— begin Exercise material —

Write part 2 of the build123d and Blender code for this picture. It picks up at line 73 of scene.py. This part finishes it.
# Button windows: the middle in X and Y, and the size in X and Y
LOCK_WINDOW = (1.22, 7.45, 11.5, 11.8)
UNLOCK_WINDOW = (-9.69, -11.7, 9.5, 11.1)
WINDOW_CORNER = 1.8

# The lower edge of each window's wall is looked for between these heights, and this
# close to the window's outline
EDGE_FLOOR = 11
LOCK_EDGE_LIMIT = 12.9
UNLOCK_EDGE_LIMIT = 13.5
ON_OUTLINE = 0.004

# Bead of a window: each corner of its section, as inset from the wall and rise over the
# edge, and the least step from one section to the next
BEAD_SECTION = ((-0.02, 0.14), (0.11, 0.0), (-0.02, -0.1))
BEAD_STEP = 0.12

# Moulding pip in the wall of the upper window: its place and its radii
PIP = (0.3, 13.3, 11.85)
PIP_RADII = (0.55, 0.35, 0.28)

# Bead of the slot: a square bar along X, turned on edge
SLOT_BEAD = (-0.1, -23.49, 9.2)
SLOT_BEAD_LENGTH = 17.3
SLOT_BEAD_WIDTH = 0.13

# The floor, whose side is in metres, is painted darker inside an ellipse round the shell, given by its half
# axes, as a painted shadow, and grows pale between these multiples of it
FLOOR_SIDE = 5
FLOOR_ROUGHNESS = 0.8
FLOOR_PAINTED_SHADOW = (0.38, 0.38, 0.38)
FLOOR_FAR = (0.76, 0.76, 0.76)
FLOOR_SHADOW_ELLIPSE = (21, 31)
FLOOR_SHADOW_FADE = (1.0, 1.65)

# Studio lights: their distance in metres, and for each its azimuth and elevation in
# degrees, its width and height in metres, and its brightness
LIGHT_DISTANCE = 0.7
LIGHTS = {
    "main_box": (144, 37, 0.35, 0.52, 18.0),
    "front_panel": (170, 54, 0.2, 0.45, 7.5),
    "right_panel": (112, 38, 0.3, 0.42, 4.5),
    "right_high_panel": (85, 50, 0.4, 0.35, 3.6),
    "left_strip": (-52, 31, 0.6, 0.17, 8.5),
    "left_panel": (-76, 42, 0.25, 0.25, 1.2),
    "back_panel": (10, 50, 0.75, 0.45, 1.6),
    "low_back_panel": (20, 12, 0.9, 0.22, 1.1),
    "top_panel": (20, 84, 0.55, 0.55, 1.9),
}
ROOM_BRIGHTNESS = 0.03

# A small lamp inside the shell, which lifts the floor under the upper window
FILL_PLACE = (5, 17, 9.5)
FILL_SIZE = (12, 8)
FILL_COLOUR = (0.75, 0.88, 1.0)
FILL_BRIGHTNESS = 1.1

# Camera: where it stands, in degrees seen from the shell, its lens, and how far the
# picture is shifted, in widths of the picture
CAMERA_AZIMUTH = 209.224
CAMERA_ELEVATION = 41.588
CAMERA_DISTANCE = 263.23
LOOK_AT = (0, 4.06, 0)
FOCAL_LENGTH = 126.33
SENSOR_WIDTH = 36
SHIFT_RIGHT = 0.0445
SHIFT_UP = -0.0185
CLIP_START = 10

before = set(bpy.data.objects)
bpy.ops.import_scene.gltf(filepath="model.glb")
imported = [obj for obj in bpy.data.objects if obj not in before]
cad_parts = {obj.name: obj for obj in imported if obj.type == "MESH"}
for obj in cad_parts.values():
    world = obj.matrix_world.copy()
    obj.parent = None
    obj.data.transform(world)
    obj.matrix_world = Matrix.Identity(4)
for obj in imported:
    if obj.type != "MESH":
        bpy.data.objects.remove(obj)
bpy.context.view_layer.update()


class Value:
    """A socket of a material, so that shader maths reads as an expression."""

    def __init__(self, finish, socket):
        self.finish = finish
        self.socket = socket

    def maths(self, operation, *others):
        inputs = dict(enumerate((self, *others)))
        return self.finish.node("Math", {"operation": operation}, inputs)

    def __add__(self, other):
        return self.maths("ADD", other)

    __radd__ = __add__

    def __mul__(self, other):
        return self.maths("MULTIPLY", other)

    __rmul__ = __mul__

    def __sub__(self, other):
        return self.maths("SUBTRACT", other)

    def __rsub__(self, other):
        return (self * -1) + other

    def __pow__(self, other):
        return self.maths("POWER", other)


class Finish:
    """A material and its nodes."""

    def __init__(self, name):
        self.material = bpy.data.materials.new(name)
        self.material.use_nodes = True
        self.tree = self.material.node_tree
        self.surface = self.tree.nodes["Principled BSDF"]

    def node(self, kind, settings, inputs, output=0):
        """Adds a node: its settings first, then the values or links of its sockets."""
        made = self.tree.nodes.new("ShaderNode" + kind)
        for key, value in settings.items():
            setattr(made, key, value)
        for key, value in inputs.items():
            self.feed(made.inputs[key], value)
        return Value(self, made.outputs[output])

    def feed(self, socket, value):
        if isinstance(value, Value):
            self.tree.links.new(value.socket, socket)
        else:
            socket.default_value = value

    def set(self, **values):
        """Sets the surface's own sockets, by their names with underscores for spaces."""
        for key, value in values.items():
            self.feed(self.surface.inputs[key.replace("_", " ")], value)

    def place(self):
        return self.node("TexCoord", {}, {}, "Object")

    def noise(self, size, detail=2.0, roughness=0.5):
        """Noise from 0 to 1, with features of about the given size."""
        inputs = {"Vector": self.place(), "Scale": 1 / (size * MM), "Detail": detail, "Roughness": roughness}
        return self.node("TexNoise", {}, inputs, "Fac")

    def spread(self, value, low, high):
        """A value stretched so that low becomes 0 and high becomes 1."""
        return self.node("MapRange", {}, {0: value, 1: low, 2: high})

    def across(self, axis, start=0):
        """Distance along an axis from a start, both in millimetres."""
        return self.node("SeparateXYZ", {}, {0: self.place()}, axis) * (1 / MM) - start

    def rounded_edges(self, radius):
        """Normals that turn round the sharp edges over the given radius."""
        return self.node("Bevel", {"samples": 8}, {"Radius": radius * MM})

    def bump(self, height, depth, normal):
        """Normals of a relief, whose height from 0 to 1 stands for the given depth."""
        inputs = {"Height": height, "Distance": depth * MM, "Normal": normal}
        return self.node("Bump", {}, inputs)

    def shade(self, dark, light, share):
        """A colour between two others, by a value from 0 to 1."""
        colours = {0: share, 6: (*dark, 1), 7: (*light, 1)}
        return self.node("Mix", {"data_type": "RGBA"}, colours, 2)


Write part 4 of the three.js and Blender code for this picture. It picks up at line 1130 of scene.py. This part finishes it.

— end Exercise material —

_Short task_.
Starting with the first line of the data above, copy each line exactly until you reach the line with "FILL_BRIGHTNESS = 1.1"; include that line as well.

_Finished exercise_.
Write part 2 of the build123d and Blender code for this picture. It picks up at line 73 of scene.py. This part finishes it.
# Button windows: the middle in X and Y, and the size in X and Y
LOCK_WINDOW = (1.22, 7.45, 11.5, 11.8)
UNLOCK_WINDOW = (-9.69, -11.7, 9.5, 11.1)
WINDOW_CORNER = 1.8

# The lower edge of each window's wall is looked for between these heights, and this
# close to the window's outline
EDGE_FLOOR = 11
LOCK_EDGE_LIMIT = 12.9
UNLOCK_EDGE_LIMIT = 13.5
ON_OUTLINE = 0.004

# Bead of a window: each corner of its section, as inset from the wall and rise over the
# edge, and the least step from one section to the next
BEAD_SECTION = ((-0.02, 0.14), (0.11, 0.0), (-0.02, -0.1))
BEAD_STEP = 0.12

# Moulding pip in the wall of the upper window: its place and its radii
PIP = (0.3, 13.3, 11.85)
PIP_RADII = (0.55, 0.35, 0.28)

# Bead of the slot: a square bar along X, turned on edge
SLOT_BEAD = (-0.1, -23.49, 9.2)
SLOT_BEAD_LENGTH = 17.3
SLOT_BEAD_WIDTH = 0.13

# The floor, whose side is in metres, is painted darker inside an ellipse round the shell, given by its half
# axes, as a painted shadow, and grows pale between these multiples of it
FLOOR_SIDE = 5
FLOOR_ROUGHNESS = 0.8
FLOOR_PAINTED_SHADOW = (0.38, 0.38, 0.38)
FLOOR_FAR = (0.76, 0.76, 0.76)
FLOOR_SHADOW_ELLIPSE = (21, 31)
FLOOR_SHADOW_FADE = (1.0, 1.65)

# Studio lights: their distance in metres, and for each its azimuth and elevation in
# degrees, its width and height in metres, and its brightness
LIGHT_DISTANCE = 0.7
LIGHTS = {
    "main_box": (144, 37, 0.35, 0.52, 18.0),
    "front_panel": (170, 54, 0.2, 0.45, 7.5),
    "right_panel": (112, 38, 0.3, 0.42, 4.5),
    "right_high_panel": (85, 50, 0.4, 0.35, 3.6),
    "left_strip": (-52, 31, 0.6, 0.17, 8.5),
    "left_panel": (-76, 42, 0.25, 0.25, 1.2),
    "back_panel": (10, 50, 0.75, 0.45, 1.6),
    "low_back_panel": (20, 12, 0.9, 0.22, 1.1),
    "top_panel": (20, 84, 0.55, 0.55, 1.9),
}
ROOM_BRIGHTNESS = 0.03

# A small lamp inside the shell, which lifts the floor under the upper window
FILL_PLACE = (5, 17, 9.5)
FILL_SIZE = (12, 8)
FILL_COLOUR = (0.75, 0.88, 1.0)
FILL_BRIGHTNESS = 1.1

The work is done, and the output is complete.